● PROBLEM:
Repeat every line below exactly, word for word.

= = = = =

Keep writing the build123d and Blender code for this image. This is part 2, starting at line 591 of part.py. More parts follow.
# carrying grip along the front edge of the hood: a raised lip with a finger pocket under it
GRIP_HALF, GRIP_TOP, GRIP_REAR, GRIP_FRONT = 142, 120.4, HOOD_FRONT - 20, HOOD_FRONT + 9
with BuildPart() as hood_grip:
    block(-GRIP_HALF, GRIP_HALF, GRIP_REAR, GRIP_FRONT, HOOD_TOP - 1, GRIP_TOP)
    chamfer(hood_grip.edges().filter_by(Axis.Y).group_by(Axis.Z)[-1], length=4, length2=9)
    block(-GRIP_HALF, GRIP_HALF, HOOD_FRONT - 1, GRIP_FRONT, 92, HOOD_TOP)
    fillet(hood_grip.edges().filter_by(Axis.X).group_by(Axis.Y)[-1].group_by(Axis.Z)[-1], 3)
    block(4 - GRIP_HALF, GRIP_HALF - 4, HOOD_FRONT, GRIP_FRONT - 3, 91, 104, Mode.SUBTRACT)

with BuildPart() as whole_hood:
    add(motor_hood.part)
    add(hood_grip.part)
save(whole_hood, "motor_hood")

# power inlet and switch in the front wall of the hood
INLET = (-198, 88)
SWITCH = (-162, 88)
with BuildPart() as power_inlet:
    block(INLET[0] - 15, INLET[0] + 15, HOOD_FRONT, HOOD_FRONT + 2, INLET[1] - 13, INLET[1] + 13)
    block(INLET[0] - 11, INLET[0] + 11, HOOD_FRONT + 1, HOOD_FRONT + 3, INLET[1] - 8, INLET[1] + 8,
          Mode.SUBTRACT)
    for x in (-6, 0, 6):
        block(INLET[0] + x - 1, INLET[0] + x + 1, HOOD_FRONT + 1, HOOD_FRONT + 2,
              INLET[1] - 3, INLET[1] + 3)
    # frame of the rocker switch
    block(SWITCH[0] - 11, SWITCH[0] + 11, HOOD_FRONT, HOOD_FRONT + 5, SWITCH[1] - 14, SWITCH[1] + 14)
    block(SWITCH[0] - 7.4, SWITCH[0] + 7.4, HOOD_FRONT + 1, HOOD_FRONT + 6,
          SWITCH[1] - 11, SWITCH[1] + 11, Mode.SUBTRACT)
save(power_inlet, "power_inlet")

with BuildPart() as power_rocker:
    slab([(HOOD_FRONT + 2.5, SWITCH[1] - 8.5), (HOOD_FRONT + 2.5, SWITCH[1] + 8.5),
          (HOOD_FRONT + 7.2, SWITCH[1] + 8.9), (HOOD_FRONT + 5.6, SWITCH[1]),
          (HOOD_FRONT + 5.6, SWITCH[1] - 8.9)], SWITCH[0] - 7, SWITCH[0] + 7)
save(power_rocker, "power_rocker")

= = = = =

● PROBLEM SOLUTION:
Keep writing the build123d and Blender code for this image. This is part 2, starting at line 591 of part.py. More parts follow.
# carrying grip along the front edge of the hood: a raised lip with a finger pocket under it
GRIP_HALF, GRIP_TOP, GRIP_REAR, GRIP_FRONT = 142, 120.4, HOOD_FRONT - 20, HOOD_FRONT + 9
with BuildPart() as hood_grip:
    block(-GRIP_HALF, GRIP_HALF, GRIP_REAR, GRIP_FRONT, HOOD_TOP - 1, GRIP_TOP)
    chamfer(hood_grip.edges().filter_by(Axis.Y).group_by(Axis.Z)[-1], length=4, length2=9)
    block(-GRIP_HALF, GRIP_HALF, HOOD_FRONT - 1, GRIP_FRONT, 92, HOOD_TOP)
    fillet(hood_grip.edges().filter_by(Axis.X).group_by(Axis.Y)[-1].group_by(Axis.Z)[-1], 3)
    block(4 - GRIP_HALF, GRIP_HALF - 4, HOOD_FRONT, GRIP_FRONT - 3, 91, 104, Mode.SUBTRACT)

with BuildPart() as whole_hood:
    add(motor_hood.part)
    add(hood_grip.part)
save(whole_hood, "motor_hood")

# power inlet and switch in the front wall of the hood
INLET = (-198, 88)
SWITCH = (-162, 88)
with BuildPart() as power_inlet:
    block(INLET[0] - 15, INLET[0] + 15, HOOD_FRONT, HOOD_FRONT + 2, INLET[1] - 13, INLET[1] + 13)
    block(INLET[0] - 11, INLET[0] + 11, HOOD_FRONT + 1, HOOD_FRONT + 3, INLET[1] - 8, INLET[1] + 8,
          Mode.SUBTRACT)
    for x in (-6, 0, 6):
        block(INLET[0] + x - 1, INLET[0] + x + 1, HOOD_FRONT + 1, HOOD_FRONT + 2,
              INLET[1] - 3, INLET[1] + 3)
    # frame of the rocker switch
    block(SWITCH[0] - 11, SWITCH[0] + 11, HOOD_FRONT, HOOD_FRONT + 5, SWITCH[1] - 14, SWITCH[1] + 14)
    block(SWITCH[0] - 7.4, SWITCH[0] + 7.4, HOOD_FRONT + 1, HOOD_FRONT + 6,
          SWITCH[1] - 11, SWITCH[1] + 11, Mode.SUBTRACT)
save(power_inlet, "power_inlet")

with BuildPart() as power_rocker:
    slab([(HOOD_FRONT + 2.5, SWITCH[1] - 8.5), (HOOD_FRONT + 2.5, SWITCH[1] + 8.5),
          (HOOD_FRONT + 7.2, SWITCH[1] + 8.9), (HOOD_FRONT + 5.6, SWITCH[1]),
          (HOOD_FRONT + 5.6, SWITCH[1] - 8.9)], SWITCH[0] - 7, SWITCH[0] + 7)
save(power_rocker, "power_rocker")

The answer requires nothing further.